Title: Digital Space
Speaker: Anant Agarwal, CSAIL, MIT
Abstract: The multicore trend is universal. Spanning embedded processors, desktop CPUs and DSPs, supercomputers and cloud computing, multicore processors offer a game-changing opportunity for improvements in power efficiency and processing performance. More than anything else, multicores have put on-chip interconnect front and center in terms of design attention, since it has a first order impact on multicore performance, power efficiency, and even ease of programming. This talk will provide the inside scoop on our experiences with on-chip interconnect in university research with the 16-core Raw multicore processor, in a commercial environment with Tilera's 64-core Tile processor, and conclude with some startling predictions for future 1000 core processors.
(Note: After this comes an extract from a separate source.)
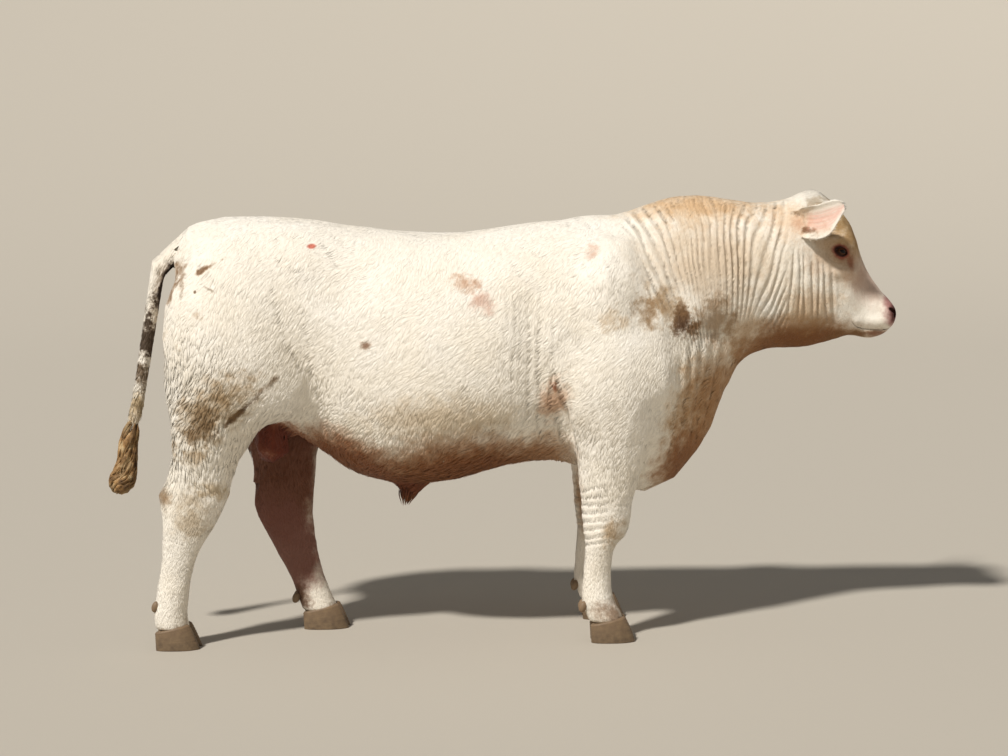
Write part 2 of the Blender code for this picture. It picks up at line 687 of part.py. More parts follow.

Bio: Anant Agarwal is a professor of Electrical Engineering and Computer Science at MIT and an associate director of the CSAIL Laboratory. He enjoys hacking on Websim, an online circuits laboratory (google MIT websim). He is also a founder and Chief Technology Officer of Tilera Corporation. Agarwal holds a Ph.D. (1987) in Electrical Engineering from Stanford University, and a bachelor's from IIT Madras (1982). His teaching and research interests include computer architecture, software systems, and VLSI. He served as Associate Director of the MIT Laboratory for Computer Science (LCS) between 1998 and 2003, and was a co-leader of the Oxygen Project. He led a group that developed Sparcle (1992), an early multithreaded microprocessor based on the SPARC architecture, and the Alewife machine, a scalable shared-memory multiprocessor (1993). He led the Raw project at MIT's CSAIL laboratory, which developed an early tiled multicore microprocessor for distributed instruction level parallelism (DILP) and streams (2002). Agarwal also led the VirtualWires project at MIT and founded several start-ups, including Virtual Machine Works, Inc. (now part of Mentor Graphics) and Tilera Corporation. Agarwal won the Maurice Wilkes prize for computer architecture in 2001, the Presidential Young Investigator award in 1991, and the Louis D. Smullin Award for teaching excellence at MIT in 2005. He holds a Guinness World Record for the largest beamforming acoustic microphone array (LOUD) based on the Raw multicore processor. He is a Fellow of the ACM, and an author of the textbook Foundations of Analog and Digital Electronic Circuits.